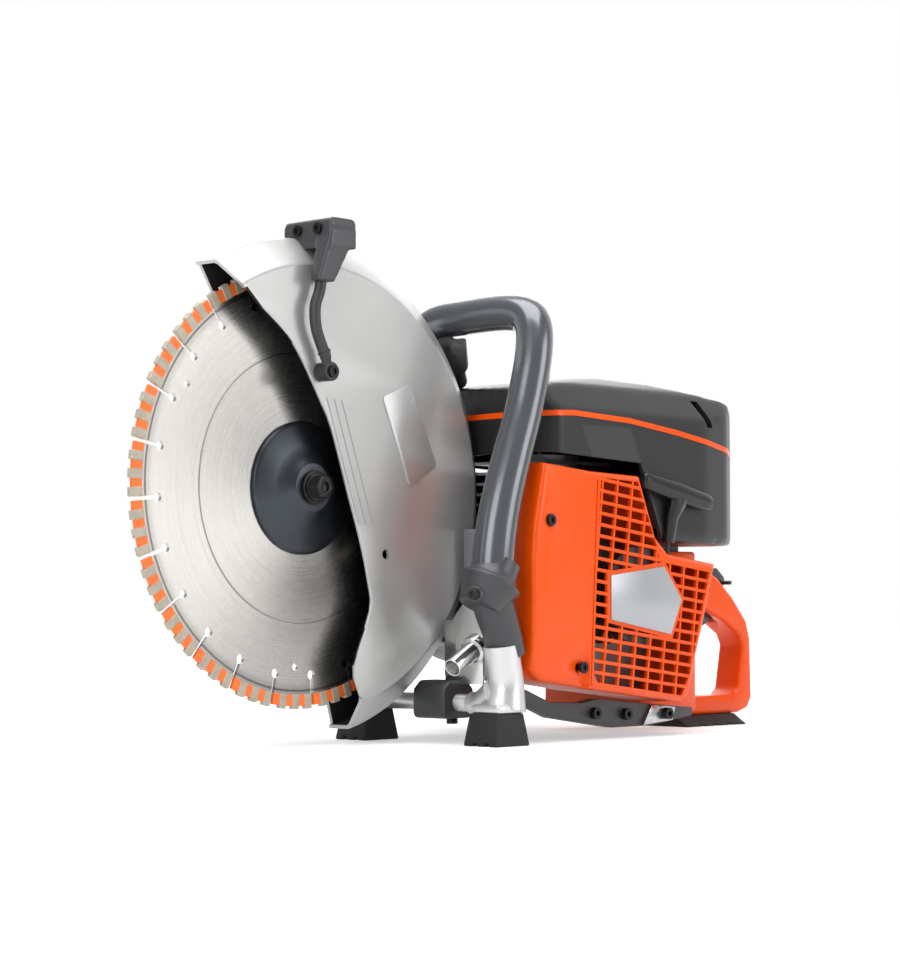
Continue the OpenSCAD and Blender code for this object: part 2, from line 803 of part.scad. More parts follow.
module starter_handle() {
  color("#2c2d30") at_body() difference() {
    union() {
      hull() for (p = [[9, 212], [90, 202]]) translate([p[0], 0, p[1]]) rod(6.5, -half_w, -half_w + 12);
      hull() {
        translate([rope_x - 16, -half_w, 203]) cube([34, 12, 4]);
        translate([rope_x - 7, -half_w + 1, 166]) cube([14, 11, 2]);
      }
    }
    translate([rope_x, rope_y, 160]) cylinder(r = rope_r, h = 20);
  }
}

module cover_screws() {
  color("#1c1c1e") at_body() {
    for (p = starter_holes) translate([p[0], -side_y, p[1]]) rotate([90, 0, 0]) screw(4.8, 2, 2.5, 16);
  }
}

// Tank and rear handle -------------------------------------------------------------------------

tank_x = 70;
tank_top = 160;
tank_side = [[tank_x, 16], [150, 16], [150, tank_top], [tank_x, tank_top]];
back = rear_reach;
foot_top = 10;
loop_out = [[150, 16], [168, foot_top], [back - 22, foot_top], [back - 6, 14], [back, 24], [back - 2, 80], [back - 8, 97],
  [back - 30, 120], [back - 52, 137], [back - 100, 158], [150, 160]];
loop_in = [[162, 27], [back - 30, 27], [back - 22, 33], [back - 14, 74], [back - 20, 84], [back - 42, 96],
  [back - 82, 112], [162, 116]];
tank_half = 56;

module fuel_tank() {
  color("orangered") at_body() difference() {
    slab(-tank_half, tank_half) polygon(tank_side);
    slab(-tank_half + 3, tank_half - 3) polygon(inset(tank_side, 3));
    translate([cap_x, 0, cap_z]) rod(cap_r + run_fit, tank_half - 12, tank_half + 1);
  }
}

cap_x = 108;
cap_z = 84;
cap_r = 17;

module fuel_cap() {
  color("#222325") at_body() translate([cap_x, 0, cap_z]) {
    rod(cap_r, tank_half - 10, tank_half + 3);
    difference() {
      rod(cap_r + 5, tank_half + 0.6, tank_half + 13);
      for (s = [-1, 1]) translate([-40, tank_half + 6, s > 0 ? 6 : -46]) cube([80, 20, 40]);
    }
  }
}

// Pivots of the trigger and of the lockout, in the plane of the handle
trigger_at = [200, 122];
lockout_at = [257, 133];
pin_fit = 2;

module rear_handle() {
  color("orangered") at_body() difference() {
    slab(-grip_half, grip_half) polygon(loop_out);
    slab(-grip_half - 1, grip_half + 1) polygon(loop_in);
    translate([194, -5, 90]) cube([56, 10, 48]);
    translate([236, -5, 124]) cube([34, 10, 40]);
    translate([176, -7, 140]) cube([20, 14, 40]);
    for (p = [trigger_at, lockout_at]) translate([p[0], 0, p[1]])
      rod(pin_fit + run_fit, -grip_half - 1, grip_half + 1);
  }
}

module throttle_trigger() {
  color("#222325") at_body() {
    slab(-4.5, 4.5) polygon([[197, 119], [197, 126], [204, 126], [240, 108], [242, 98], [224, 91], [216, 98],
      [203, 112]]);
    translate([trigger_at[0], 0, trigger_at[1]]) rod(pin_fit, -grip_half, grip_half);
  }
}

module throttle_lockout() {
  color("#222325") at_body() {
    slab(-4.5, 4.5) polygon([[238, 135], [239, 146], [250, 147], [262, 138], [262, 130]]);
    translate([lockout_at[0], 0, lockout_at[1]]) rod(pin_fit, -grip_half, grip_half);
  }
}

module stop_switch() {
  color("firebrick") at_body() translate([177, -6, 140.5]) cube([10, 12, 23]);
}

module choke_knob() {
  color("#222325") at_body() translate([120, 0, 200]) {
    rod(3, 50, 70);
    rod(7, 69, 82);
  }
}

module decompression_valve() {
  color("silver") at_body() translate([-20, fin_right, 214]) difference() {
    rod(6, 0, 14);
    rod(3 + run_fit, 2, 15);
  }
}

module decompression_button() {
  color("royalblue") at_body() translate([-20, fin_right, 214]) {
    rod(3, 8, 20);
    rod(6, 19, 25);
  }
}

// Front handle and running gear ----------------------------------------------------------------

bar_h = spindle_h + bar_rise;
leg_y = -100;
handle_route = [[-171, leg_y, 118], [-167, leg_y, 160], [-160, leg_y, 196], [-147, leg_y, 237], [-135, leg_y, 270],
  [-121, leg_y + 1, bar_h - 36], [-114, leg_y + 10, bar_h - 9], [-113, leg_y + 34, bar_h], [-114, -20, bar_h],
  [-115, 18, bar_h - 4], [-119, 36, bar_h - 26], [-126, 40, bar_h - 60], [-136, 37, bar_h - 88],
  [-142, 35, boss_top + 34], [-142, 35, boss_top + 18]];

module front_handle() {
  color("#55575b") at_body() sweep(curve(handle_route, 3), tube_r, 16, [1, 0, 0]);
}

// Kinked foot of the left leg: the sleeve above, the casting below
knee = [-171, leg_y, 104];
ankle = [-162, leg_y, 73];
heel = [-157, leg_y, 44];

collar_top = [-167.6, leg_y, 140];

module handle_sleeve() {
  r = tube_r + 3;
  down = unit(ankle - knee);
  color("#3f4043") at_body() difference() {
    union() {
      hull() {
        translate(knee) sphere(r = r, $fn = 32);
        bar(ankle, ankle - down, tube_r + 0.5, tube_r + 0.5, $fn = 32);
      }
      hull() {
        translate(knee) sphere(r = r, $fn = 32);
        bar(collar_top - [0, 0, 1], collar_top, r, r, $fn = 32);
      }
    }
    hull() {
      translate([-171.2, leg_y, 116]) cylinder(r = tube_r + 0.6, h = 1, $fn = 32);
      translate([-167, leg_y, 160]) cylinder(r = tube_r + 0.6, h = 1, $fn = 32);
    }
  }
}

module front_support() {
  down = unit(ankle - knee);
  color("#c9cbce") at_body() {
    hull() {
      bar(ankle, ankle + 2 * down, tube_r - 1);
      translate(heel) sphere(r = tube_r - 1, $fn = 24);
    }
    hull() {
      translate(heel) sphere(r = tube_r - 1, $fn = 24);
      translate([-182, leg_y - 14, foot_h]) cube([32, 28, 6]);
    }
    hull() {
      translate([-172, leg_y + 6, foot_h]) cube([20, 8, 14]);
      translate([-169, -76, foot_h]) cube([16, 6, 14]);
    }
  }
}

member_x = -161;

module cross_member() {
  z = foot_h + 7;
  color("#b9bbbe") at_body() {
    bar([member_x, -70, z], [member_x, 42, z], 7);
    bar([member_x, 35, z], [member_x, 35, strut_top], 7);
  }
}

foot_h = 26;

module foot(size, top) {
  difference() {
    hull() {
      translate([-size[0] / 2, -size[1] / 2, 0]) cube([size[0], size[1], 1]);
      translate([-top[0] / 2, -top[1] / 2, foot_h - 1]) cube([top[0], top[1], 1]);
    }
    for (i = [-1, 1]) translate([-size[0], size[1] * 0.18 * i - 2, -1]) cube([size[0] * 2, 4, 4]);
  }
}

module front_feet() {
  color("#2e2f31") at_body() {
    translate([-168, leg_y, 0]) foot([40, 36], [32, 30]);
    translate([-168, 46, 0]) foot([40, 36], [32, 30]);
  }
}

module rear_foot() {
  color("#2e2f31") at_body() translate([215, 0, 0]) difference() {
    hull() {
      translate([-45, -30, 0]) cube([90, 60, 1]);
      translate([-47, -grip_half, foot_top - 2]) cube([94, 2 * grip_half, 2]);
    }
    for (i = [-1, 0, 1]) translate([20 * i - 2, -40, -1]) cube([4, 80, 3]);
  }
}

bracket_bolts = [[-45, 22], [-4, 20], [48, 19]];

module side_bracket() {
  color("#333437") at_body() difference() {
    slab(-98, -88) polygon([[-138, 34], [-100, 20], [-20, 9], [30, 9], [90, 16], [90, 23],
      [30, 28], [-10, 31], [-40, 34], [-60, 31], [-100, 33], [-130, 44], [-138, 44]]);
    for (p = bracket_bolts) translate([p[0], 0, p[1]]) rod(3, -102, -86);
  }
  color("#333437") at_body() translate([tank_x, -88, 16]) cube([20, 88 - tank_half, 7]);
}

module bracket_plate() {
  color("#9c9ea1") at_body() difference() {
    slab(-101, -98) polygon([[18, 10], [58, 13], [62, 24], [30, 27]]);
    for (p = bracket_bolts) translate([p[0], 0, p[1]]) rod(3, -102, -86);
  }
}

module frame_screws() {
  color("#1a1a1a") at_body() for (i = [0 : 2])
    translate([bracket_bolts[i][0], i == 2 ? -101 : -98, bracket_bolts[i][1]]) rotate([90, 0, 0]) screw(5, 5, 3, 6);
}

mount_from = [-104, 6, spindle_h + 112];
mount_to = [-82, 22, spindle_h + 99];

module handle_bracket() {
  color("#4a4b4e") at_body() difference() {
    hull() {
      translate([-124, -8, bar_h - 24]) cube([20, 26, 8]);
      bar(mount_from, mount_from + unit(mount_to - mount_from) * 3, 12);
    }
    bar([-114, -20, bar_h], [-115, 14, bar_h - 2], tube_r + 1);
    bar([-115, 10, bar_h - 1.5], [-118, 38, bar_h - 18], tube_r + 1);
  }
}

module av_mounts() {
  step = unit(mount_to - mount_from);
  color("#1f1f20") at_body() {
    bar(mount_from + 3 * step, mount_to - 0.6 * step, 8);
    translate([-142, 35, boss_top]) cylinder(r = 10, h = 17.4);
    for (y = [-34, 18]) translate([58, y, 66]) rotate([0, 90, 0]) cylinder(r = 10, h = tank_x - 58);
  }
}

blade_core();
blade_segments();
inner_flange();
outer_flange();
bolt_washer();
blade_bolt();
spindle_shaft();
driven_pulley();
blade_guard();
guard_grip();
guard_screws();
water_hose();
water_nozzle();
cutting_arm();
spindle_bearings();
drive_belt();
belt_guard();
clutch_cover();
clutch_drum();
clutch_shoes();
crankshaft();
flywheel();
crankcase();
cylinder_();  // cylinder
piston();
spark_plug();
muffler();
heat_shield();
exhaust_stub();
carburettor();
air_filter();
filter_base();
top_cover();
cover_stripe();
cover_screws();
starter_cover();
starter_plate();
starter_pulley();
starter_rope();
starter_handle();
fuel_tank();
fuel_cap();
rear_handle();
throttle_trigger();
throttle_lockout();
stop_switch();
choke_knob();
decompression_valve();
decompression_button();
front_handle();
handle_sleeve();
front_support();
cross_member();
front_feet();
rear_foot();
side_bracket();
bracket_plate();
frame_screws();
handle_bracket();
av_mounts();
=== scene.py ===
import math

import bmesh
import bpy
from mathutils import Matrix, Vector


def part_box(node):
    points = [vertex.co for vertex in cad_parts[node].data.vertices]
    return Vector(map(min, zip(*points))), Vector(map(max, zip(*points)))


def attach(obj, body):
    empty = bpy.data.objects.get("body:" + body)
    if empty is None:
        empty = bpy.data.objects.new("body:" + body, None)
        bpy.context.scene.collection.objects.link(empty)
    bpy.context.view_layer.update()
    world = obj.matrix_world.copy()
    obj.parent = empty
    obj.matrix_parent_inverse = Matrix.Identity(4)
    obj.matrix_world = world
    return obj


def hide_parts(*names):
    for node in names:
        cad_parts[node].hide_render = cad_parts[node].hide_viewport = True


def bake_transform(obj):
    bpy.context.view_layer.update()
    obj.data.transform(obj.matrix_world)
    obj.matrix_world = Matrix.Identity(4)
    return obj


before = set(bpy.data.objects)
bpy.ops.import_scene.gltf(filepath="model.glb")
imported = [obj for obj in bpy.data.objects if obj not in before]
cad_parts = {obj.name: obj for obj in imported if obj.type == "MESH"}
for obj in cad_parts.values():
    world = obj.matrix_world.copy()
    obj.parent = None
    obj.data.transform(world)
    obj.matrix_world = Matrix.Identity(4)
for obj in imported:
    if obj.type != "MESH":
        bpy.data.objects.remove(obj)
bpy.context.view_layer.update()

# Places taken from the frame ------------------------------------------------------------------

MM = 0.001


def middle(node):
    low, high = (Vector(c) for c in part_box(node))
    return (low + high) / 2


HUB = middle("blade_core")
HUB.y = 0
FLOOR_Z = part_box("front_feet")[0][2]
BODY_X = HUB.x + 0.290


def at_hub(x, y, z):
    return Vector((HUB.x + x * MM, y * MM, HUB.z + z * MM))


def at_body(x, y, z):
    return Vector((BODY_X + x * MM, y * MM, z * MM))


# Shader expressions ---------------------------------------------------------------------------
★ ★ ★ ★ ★
Objective
Exactly the lines from the one holding "points = [vertex.co" through the one holding "for node in" should be printed, ends included.

Solved problem
    points = [vertex.co for vertex in cad_parts[node].data.vertices]
    return Vector(map(min, zip(*points))), Vector(map(max, zip(*points)))


def attach(obj, body):
    empty = bpy.data.objects.get("body:" + body)
    if empty is None:
        empty = bpy.data.objects.new("body:" + body, None)
        bpy.context.scene.collection.objects.link(empty)
    bpy.context.view_layer.update()
    world = obj.matrix_world.copy()
    obj.parent = empty
    obj.matrix_parent_inverse = Matrix.Identity(4)
    obj.matrix_world = world
    return obj


def hide_parts(*names):
    for node in names:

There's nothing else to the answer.